The problem: Report the number of lines that include "behind", with no additional text.

━━ Raw data

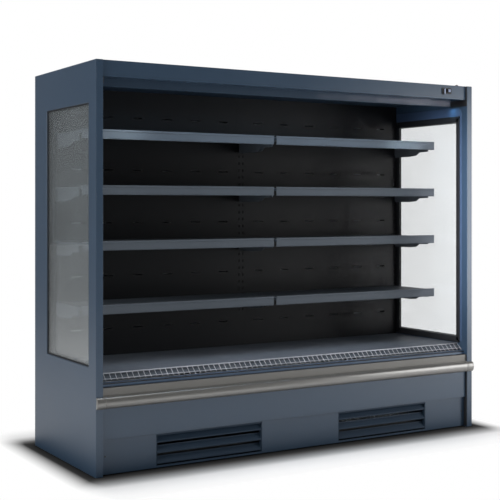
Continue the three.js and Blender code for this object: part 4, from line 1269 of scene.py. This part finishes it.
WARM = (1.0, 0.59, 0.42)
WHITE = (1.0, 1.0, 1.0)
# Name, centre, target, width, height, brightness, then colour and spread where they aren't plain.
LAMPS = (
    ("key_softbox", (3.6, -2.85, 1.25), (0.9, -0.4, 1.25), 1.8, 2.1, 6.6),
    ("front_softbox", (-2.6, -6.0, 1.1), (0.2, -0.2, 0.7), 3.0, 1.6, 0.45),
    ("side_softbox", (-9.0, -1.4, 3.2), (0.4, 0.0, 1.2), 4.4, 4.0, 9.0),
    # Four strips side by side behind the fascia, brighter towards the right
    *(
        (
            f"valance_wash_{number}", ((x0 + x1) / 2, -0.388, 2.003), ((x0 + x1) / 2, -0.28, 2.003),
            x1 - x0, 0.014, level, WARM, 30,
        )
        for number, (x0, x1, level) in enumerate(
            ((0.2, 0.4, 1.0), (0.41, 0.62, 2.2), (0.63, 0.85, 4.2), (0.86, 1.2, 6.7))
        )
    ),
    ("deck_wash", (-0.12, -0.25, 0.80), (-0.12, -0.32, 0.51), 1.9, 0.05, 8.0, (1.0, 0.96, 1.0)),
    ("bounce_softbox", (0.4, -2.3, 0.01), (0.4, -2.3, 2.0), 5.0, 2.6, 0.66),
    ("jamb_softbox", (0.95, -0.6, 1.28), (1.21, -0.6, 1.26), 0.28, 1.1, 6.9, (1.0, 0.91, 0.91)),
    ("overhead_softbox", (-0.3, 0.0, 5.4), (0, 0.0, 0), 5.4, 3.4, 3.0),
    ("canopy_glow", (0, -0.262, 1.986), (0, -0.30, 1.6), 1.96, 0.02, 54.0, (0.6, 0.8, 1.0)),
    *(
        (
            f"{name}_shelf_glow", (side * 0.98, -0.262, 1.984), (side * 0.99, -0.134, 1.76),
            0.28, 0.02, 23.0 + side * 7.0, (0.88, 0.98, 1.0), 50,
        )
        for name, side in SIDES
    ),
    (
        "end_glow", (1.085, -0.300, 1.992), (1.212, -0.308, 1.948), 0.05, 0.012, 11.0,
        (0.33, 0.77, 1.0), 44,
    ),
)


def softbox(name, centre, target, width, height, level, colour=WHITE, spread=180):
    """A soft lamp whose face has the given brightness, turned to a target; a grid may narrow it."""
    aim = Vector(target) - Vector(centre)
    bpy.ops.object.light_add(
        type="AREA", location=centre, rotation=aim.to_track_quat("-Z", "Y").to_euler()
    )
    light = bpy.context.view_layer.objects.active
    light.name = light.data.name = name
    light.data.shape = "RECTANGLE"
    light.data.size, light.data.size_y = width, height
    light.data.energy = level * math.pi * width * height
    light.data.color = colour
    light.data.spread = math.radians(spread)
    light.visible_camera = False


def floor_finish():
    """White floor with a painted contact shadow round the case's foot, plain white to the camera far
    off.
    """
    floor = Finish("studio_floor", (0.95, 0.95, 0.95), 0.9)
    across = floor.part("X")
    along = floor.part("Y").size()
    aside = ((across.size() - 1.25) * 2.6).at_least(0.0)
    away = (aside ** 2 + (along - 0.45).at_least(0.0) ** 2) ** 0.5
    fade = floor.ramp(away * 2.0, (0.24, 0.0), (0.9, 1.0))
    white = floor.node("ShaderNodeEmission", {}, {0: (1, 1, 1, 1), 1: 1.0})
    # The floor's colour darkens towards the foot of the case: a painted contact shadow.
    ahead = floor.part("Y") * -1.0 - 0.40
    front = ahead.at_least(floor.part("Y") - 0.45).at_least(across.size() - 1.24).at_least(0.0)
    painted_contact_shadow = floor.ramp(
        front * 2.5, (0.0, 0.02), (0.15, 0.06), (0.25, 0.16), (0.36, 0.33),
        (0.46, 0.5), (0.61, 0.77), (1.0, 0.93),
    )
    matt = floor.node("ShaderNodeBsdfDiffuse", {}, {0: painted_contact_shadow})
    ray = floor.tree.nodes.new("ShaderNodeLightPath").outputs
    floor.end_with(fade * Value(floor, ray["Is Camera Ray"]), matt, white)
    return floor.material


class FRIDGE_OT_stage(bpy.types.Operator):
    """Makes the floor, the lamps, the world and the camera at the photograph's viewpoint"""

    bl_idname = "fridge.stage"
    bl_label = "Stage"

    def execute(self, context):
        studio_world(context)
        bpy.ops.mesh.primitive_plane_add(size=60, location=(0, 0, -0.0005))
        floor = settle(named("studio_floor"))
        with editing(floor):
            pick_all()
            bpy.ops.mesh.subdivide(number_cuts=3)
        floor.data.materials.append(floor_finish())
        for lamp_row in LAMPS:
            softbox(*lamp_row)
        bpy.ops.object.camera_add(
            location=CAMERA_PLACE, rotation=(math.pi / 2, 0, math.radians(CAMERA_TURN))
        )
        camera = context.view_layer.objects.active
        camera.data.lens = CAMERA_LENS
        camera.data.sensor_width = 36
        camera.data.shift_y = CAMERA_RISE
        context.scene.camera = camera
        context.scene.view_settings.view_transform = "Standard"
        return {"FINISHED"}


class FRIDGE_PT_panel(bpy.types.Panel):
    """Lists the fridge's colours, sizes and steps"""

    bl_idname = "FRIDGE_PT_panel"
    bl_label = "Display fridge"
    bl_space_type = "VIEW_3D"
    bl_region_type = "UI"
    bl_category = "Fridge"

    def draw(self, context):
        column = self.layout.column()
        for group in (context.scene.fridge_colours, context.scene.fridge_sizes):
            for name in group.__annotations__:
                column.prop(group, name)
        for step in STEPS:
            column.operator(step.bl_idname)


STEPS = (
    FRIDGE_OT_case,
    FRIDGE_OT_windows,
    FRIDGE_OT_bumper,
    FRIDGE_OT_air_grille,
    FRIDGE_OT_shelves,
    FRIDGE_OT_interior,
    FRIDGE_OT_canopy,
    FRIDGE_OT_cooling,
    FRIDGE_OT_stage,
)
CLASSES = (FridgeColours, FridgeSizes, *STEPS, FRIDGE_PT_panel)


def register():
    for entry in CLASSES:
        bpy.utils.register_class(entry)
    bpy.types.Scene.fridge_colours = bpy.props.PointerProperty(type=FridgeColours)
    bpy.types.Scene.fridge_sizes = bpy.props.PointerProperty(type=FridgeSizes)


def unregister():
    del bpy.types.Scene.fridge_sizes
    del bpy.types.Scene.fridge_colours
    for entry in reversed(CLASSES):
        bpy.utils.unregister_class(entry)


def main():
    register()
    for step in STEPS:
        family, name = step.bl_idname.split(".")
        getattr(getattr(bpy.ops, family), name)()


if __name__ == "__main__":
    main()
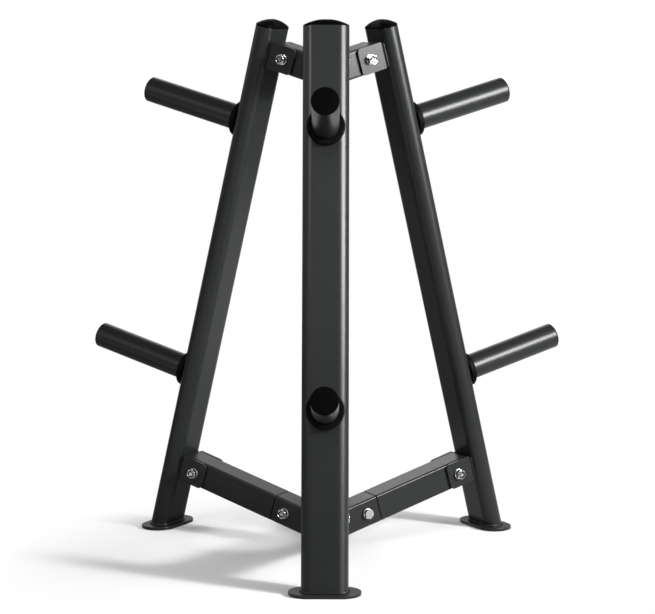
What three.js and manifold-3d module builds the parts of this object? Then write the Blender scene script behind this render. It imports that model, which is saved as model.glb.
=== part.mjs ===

━━━━

Right answer: 2